Шахтер, сосед Жефа, начинает расспрашивать о России: какая там весна, лето, есть ли сады, какие города, на чем ездят зимой. В его представлении вся Россия засыпана снегом, ездить можно только на тройках, да еще на оленях. Маринов с увлечением рассказывает о своей стране, ее природе, несметных богатствах, о культуре народа. Он уже настолько свободно говорит по-фламандски, что ему почти не приходится прибегать к жестам или искать сравнения. Бельгийцы слушают его внимательно, не перебивая, особенно Густав. Старик не сводит с Григора пристальных глаз, светящихся под мохнатыми бровями. Он слушает и напряженно думает. В его душе борются противоречивые чувства. Слишком долго фашистская пропаганда отравляла его сознание, чтобы сразу поверить русскому. Вот если бы ему поехать в эту Россию (она все больше занимает его мысли), пощупать все своими руками…

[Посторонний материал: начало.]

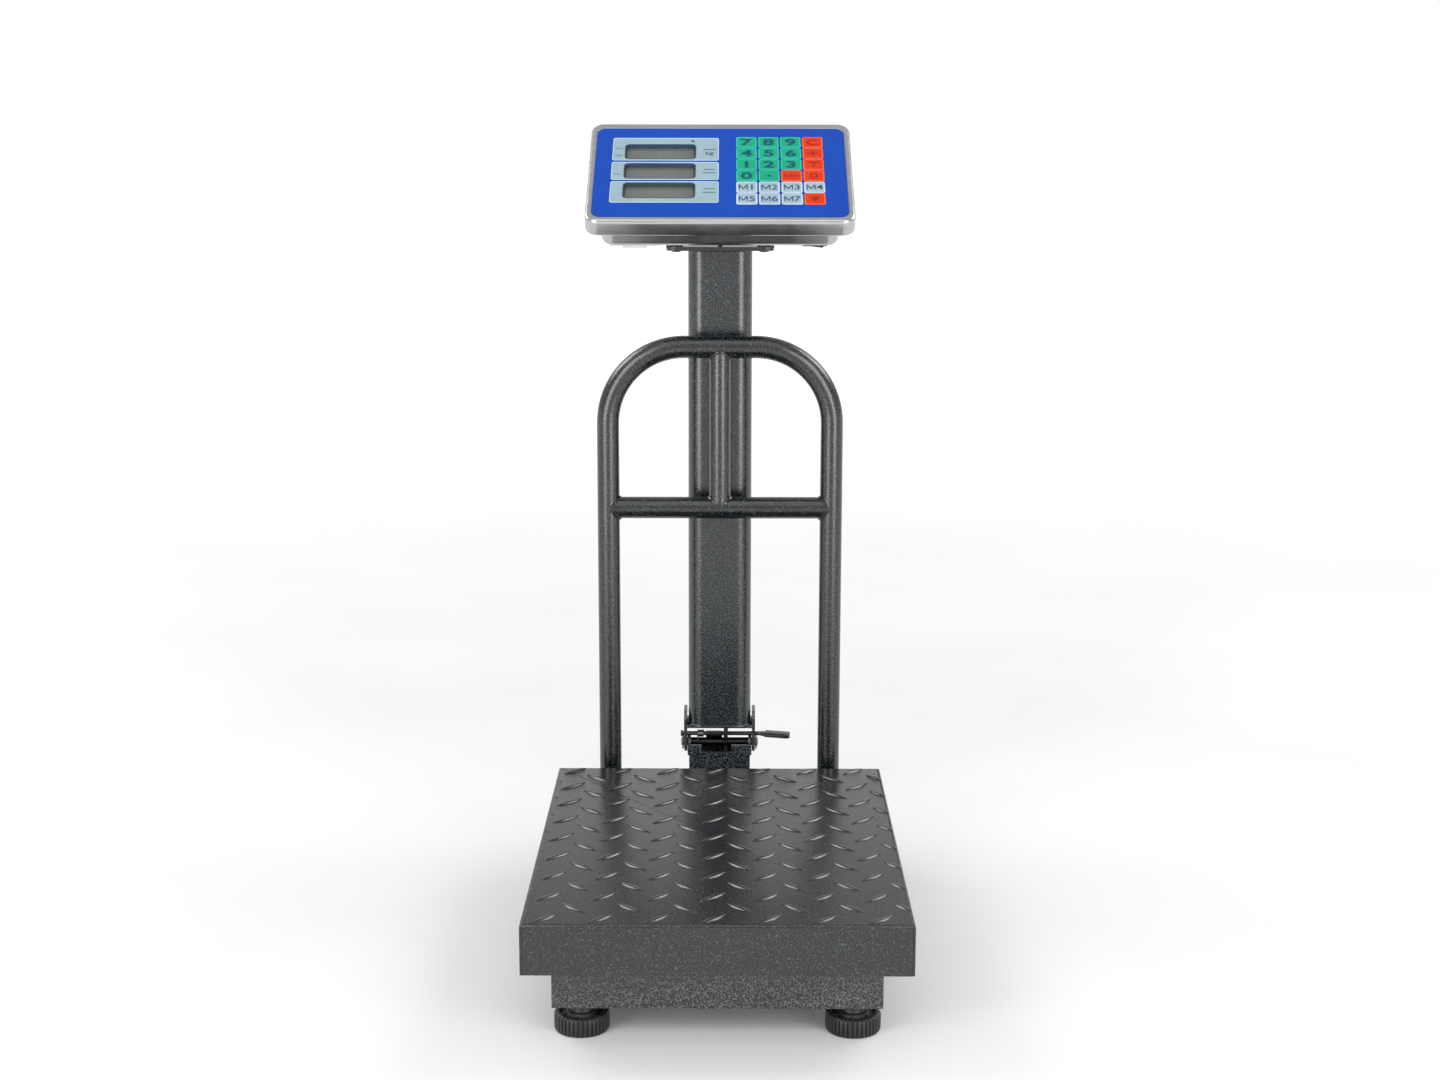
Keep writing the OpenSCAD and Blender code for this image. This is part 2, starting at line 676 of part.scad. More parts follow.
module charger_jack() {
    back = pan_d / 2 + lid_shift;
    color([0.07, 0.07, 0.08]) on_face() translate([jack_x, back + 1.5, jack_z]) rotate([90, 0, 0])
        difference() {
            union() {
                cylinder(h = 1.5, r = 7, $fn = round_fn);
                cylinder(h = 13, r = 5.4, $fn = round_fn);
            }
            translate([0, 0, -eps]) cylinder(h = jack_deep, r = jack_r, $fn = round_fn);
        }
}

// ---- Keys ----

module key(row, col, tint) {
    color(tint) on_face()
        translate([key_x0 + col * key_pitch[0], key_y0 - row * key_pitch[1], 0]) union() {
            round_box(key_w, key_d, 1.6, -2.4, key_top);
            round_box(key_w + 2 * key_flange, key_d + 2 * key_flange, 1.6, -2.4, -panel_t - 0.15);
        }
}

// ---- Signal cable ----

// Catmull-Rom curve through the route's points
function spline(a, b, c, d, t) =
    0.5 * (2 * b + (c - a) * t + (2 * a - 5 * b + 4 * c - d) * t * t + (3 * b - a - 3 * c + d) * t * t * t);

cable_last = len(cable_route) - 1;
cable_path = concat(
    [for (i = [0 : cable_last - 1], s = [0 : cable_steps - 1])
        spline(cable_route[max(i - 1, 0)], cable_route[i], cable_route[i + 1],
            cable_route[min(i + 2, cable_last)], s / cable_steps)],
    [cable_route[cable_last]]
);

function unit(v) = v / norm(v);

module sweep_tube(path, r, sides) {
    last = len(path) - 1;
    points = [for (i = [0 : last]) let (
        along = unit(path[min(i + 1, last)] - path[max(i - 1, 0)]),
        side = unit(cross(along, [1, 0, 0])),
        up = cross(side, along)
    ) for (k = [0 : sides - 1])
        path[i] + r * (cos(360 * k / sides) * side + sin(360 * k / sides) * up)];
    walls = [for (i = [0 : last - 1], k = [0 : sides - 1]) let (
        a = i * sides + k,
        b = i * sides + (k + 1) % sides
    ) each [[a, a + sides, b], [b, a + sides, b + sides]]];
    first_cap = [for (k = [0 : sides - 1]) k];
    last_cap = [for (k = [sides - 1 : -1 : 0]) last * sides + k];
    polyhedron(points, concat(walls, [first_cap], [last_cap]));
}

module signal_cable() {
    color([0.06, 0.06, 0.06]) sweep_tube(cable_path, cable_r, cable_sides);
}

digit_tint = [0.1, 0.72, 0.55];
action_tint = [0.9, 0.27, 0.1];
memory_tint = [0.68, 0.78, 0.82];

platform_cover();
cover_pads();
platform_frame();
load_cell();
base_frame();
frame_fasteners();
foot_stud(-foot_x, -foot_y);  // foot_stud_fl
foot_stud(foot_x, -foot_y);  // foot_stud_fr
foot_stud(-foot_x, foot_y);  // foot_stud_rl
foot_stud(foot_x, foot_y);  // foot_stud_rr
foot_wheel(-foot_x, -foot_y);  // foot_wheel_fl
foot_wheel(foot_x, -foot_y);  // foot_wheel_fr
foot_wheel(-foot_x, foot_y);  // foot_wheel_rl
foot_wheel(foot_x, foot_y);  // foot_wheel_rr
guard_hoop();
guard_bars();
rear_bracket();
hinge_lower_bracket();
hinge_pin();
hinge_upper_bracket();
latch_rod();
latch_spring();
column_tube();
column_top_plate();
head_bracket();
head_bolts();
head_pan();
head_lid();
front_overlay();
display_modules();
circuit_board();
battery();
battery_door();
power_rocker();
charger_jack();
signal_cable();
key(0, 0, digit_tint);  // key_7
key(0, 1, digit_tint);  // key_8
key(0, 2, digit_tint);  // key_9
key(0, 3, action_tint);  // key_clear
key(1, 0, digit_tint);  // key_4
key(1, 1, digit_tint);  // key_5
key(1, 2, digit_tint);  // key_6
key(1, 3, action_tint);  // key_add
key(2, 0, digit_tint);  // key_1
key(2, 1, digit_tint);  // key_2
key(2, 2, digit_tint);  // key_3
key(2, 3, action_tint);  // key_tare
key(3, 0, digit_tint);  // key_0
key(3, 1, digit_tint);  // key_dot
key(3, 2, action_tint);  // key_store
key(3, 3, action_tint);  // key_zero
key(4, 0, memory_tint);  // key_m1
key(4, 1, memory_tint);  // key_m2
key(4, 2, memory_tint);  // key_m3
key(4, 3, memory_tint);  // key_m4
key(5, 0, memory_tint);  // key_m5
key(5, 1, memory_tint);  // key_m6
key(5, 2, memory_tint);  // key_m7
key(5, 3, action_tint);  // key_lamp
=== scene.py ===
"""A folding platform scale: its looks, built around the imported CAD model.

Lengths are in millimetres until Piece.build() turns them into metres.
"""
import math
import random

import bmesh
import bpy
from mathutils import Matrix, Vector


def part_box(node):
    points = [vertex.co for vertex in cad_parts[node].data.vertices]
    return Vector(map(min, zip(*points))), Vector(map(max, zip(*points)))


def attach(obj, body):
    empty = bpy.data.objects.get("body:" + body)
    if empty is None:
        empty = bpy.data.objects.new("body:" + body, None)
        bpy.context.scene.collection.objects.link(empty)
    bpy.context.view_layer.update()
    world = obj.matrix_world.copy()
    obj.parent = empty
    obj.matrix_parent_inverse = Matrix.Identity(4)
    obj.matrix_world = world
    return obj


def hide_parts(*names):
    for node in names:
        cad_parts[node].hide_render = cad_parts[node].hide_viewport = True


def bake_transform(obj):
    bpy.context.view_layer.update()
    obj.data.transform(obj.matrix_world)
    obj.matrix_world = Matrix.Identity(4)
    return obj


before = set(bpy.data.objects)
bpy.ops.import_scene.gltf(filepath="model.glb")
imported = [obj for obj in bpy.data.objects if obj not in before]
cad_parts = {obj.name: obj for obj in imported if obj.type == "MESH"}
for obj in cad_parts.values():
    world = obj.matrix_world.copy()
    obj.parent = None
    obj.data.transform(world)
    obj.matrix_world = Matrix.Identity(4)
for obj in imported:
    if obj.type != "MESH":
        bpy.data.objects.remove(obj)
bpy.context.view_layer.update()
scene = bpy.context.scene
MM = 0.001


# ---- Camera ----

CAMERA_AT = (0.0061, -1.7467, 0.602)
CAMERA_LENS = 54.15
CAMERA_SENSOR = 36
LOOK_DOWN, LOOK_LEFT, ROLL = 11.18, 0.17, 0.09


def make_camera():
    """The camera, placed in metres and turned in degrees."""
    data = bpy.data.cameras.new("camera")
    data.sensor_width = CAMERA_SENSOR
    data.lens = CAMERA_LENS
    data.clip_end = 100
    camera = bpy.data.objects.new("camera", data)
    scene.collection.objects.link(camera)
    camera.matrix_world = (
        Matrix.Translation(CAMERA_AT)
        @ Matrix.Rotation(math.radians(LOOK_LEFT), 4, "Z")
        @ Matrix.Rotation(math.radians(90 - LOOK_DOWN), 4, "X")
        @ Matrix.Rotation(math.radians(ROLL), 4, "Z")
    )
    scene.camera = camera


make_camera()
scene.view_settings.view_transform = "Standard"


# ---- Sizes and places, most of them read from the frame ----

def node_box(name):
    low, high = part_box(name)
    return low / MM, high / MM


def middle(name):
    low, high = node_box(name)
    return (low + high) / 2


FACE_TILT = math.radians(31)
PANEL_T = 0.7
FACE_NORMAL = Vector((0, -math.sin(FACE_TILT), math.cos(FACE_TILT)))
FACE_CENTRE = middle("front_overlay") + FACE_NORMAL * PANEL_T / 2
ON_FACE = Matrix.Translation(FACE_CENTRE) @ Matrix.Rotation(FACE_TILT, 4, "X")

COVER_LOW, COVER_HIGH = node_box("platform_cover")
FLOOR_Z = node_box("foot_wheel_fl")[0].z
HOOP_LOW, HOOP_HIGH = node_box("guard_hoop")
TUBE_LOW, TUBE_HIGH = node_box("column_tube")
PIN = middle("hinge_pin")
LATCH = middle("latch_spring")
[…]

— А зачем вы убиваете священников? — неожиданно спрашивает Густав. — Вы не верите в бога, закрываете церкви и убиваете священников! Я знаю… Зачем вы это делаете? — Лицо старика становится злым. Как и большинство фламандцев, он очень набожен. Вопрос религии для него самый острый.

— Правильно, Густав, мы, коммунисты, не верим в бога. Не верим! Что церквей у нас поубавилось — тоже верно. Народ поумнел, не хочет в церкви ходить. Пришлось закрыть лишние. Это уж сам народ так решил… А что касается священников — ложь. Священников мы не трогаем!

— Ты говоришь неправду, Григор. Неправду! Я видел в Мазайке русскую женщину. Она из России. Ее муж был священником, она показала мне фотографию… Вы его расстреляли. Священника!